The catch that decides everything
This is the same lesson robotics keeps relearning, in a new costume. We have written before about the sim-to-real gap, where a robot trained in a hand-built simulator falls apart in reality because the simulator faked the physics of contact. A world model is just a simulator the AI built for itself instead of one an engineer wrote by hand. It inherits the same fatal weakness: it is only ever as accurate as the experience it learned from.

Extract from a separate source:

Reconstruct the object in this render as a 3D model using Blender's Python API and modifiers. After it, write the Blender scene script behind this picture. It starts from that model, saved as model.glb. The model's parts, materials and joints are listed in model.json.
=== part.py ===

So the real question is not how do we build a better world model. It is what do we feed it. A model that has only ever seen the surface of things will keep dreaming surfaces. To dream a world a robot can act in, it has to learn from a world a robot can act in: real human interaction, grounded in actual 3D space, carrying the forces and contacts a camera alone can never capture, including the messy moments where a grip slipped and a hand recovered. That is the same reason robots train on us rather than on the internet. It is the raw material a trustworthy world model is made of.
The bottom line
A world model is AI learning to imagine the world so a robot can rehearse before it acts. It is a genuinely big idea, and the demos are dazzling. But a dream is only as truthful as the experience behind it, and most of today's world models have only ever watched the world from the outside.
A world model can only imagine a reality as accurate as the reality it was shown, and the reality robots need was never captured by a camera watching from across the room. It has to be lived, grounded, and felt. Build the world model on that, and it can finally dream in physics that hold up. Build it on surfaces, and it will keep waking robots into a world that was never real.